* [TASK DESCRIPTION] Your task is to copy the stretch of lines in the records below that begins with the line containing "Model this object" and ends with the line containing "const bindingThickness = 2.5;", exactly as written, with nothing added.

* [PROVIDED INFORMATION]
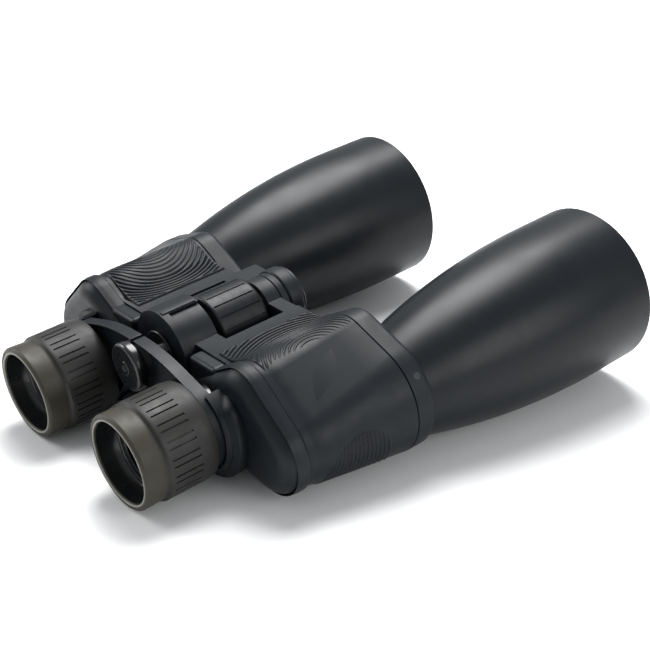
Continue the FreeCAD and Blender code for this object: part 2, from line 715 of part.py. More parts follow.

...

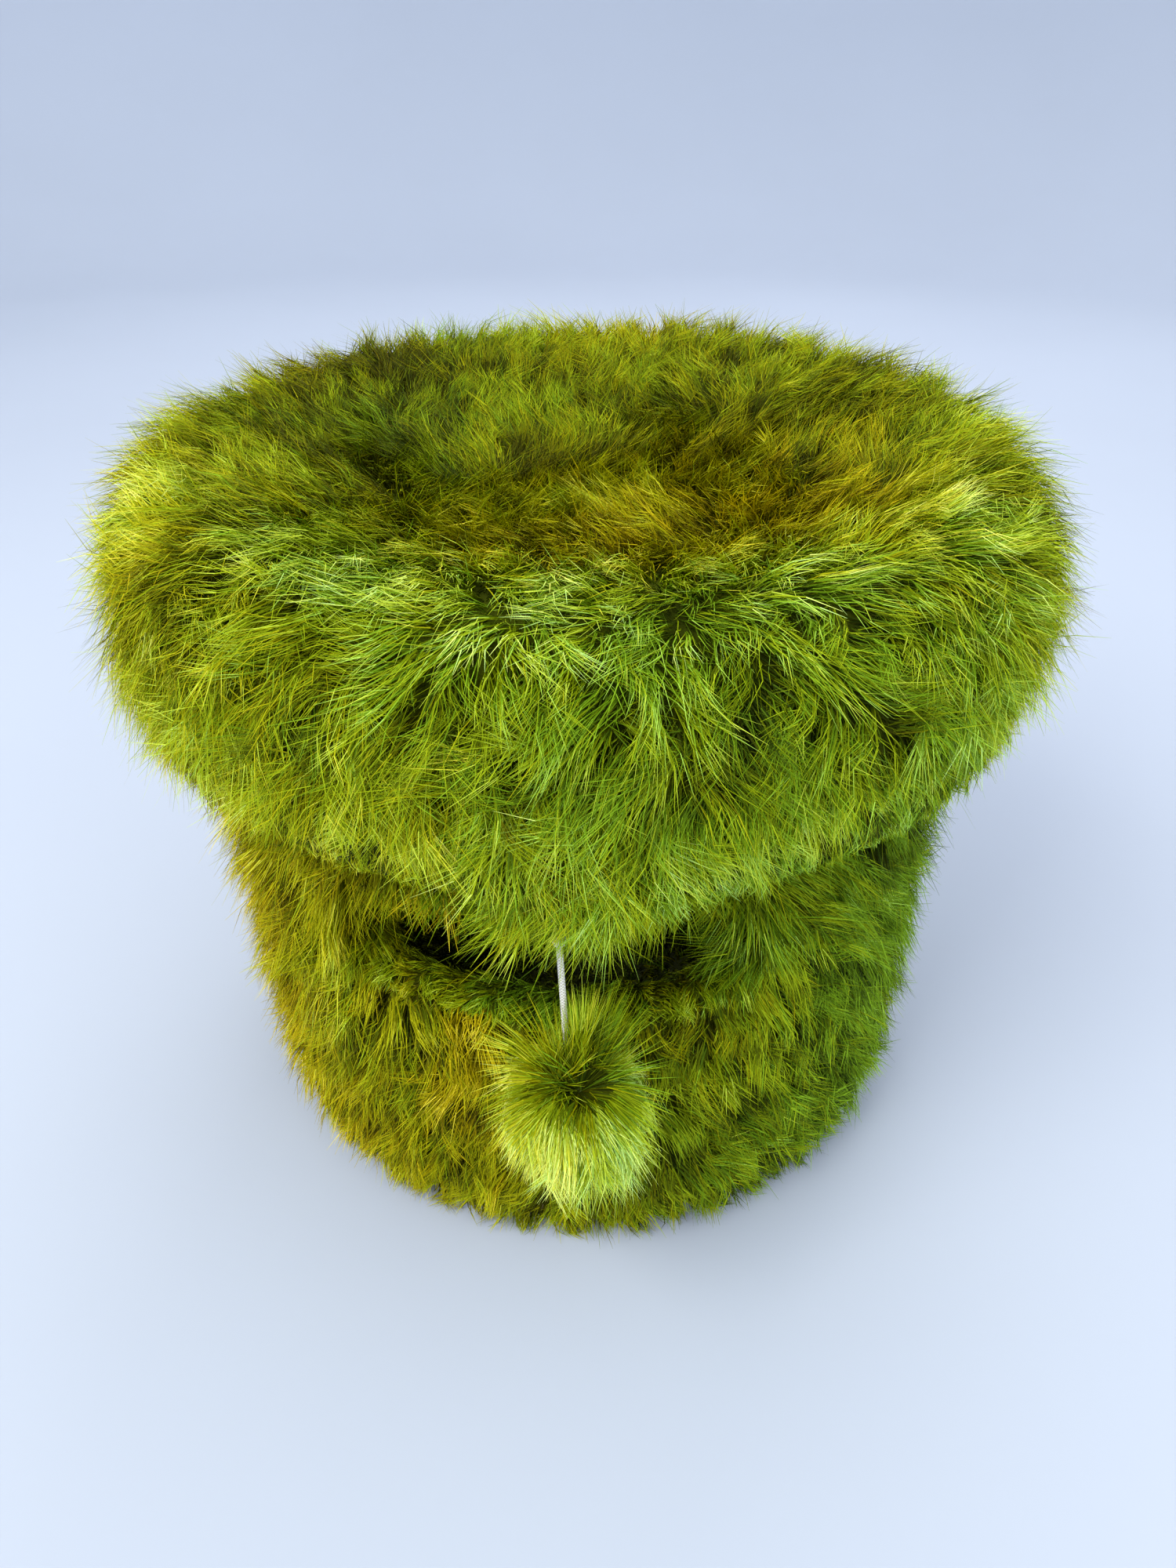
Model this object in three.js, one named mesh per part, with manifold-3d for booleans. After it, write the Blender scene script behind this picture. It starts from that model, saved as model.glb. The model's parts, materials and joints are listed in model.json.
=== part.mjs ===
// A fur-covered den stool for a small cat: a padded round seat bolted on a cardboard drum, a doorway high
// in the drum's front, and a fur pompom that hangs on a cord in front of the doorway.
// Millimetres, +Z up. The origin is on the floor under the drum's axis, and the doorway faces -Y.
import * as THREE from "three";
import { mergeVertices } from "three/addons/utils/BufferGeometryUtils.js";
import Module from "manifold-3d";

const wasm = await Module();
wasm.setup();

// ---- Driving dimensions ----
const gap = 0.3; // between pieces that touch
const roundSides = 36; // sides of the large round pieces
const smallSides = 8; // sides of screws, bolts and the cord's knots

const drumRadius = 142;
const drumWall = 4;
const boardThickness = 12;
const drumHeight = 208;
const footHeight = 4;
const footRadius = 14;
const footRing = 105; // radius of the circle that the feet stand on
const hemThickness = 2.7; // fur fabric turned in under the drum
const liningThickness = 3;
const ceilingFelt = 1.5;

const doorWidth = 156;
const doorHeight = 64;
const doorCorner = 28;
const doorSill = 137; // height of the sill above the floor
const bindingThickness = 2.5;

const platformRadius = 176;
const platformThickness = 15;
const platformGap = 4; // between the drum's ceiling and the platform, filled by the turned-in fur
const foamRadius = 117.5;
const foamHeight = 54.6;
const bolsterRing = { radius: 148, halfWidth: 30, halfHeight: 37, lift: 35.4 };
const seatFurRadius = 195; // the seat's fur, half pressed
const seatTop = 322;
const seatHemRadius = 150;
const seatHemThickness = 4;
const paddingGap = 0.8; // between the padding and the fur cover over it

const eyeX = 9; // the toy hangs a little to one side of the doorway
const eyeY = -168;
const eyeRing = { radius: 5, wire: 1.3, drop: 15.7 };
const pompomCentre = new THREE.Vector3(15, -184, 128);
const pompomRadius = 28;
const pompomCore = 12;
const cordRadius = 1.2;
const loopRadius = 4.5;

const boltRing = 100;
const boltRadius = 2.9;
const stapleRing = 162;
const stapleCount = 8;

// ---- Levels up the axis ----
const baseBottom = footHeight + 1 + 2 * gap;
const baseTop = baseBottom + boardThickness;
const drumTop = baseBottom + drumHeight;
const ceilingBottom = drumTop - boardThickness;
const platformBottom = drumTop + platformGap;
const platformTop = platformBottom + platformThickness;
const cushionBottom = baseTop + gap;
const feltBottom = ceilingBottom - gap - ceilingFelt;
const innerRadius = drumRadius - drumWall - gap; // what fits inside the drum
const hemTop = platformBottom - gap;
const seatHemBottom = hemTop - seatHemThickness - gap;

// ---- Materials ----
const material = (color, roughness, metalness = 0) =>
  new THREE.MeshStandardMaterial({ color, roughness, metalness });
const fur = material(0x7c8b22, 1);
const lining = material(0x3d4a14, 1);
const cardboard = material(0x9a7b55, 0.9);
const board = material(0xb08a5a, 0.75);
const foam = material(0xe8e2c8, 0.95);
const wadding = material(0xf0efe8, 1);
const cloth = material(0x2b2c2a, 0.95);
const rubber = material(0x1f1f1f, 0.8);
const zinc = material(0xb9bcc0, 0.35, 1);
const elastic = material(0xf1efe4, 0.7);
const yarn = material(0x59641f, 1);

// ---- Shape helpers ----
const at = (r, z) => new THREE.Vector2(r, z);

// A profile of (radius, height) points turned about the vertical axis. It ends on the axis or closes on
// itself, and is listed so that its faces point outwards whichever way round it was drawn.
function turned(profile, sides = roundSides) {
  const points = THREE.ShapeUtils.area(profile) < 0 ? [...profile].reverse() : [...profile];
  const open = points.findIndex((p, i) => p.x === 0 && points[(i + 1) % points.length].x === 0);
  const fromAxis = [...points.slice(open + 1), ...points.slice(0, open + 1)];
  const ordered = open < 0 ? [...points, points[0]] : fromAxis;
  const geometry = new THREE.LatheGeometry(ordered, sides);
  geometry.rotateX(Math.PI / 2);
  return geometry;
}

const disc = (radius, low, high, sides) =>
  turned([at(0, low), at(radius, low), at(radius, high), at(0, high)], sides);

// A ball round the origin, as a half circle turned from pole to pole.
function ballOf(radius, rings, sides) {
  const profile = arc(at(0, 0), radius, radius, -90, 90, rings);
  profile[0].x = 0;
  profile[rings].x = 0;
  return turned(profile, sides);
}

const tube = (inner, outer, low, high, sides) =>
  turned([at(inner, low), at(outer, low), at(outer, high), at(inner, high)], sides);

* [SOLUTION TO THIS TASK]
Model this object in three.js, one named mesh per part, with manifold-3d for booleans. After it, write the Blender scene script behind this picture. It starts from that model, saved as model.glb. The model's parts, materials and joints are listed in model.json.
=== part.mjs ===
// A fur-covered den stool for a small cat: a padded round seat bolted on a cardboard drum, a doorway high
// in the drum's front, and a fur pompom that hangs on a cord in front of the doorway.
// Millimetres, +Z up. The origin is on the floor under the drum's axis, and the doorway faces -Y.
import * as THREE from "three";
import { mergeVertices } from "three/addons/utils/BufferGeometryUtils.js";
import Module from "manifold-3d";

const wasm = await Module();
wasm.setup();

// ---- Driving dimensions ----
const gap = 0.3; // between pieces that touch
const roundSides = 36; // sides of the large round pieces
const smallSides = 8; // sides of screws, bolts and the cord's knots

const drumRadius = 142;
const drumWall = 4;
const boardThickness = 12;
const drumHeight = 208;
const footHeight = 4;
const footRadius = 14;
const footRing = 105; // radius of the circle that the feet stand on
const hemThickness = 2.7; // fur fabric turned in under the drum
const liningThickness = 3;
const ceilingFelt = 1.5;

const doorWidth = 156;
const doorHeight = 64;
const doorCorner = 28;
const doorSill = 137; // height of the sill above the floor
const bindingThickness = 2.5;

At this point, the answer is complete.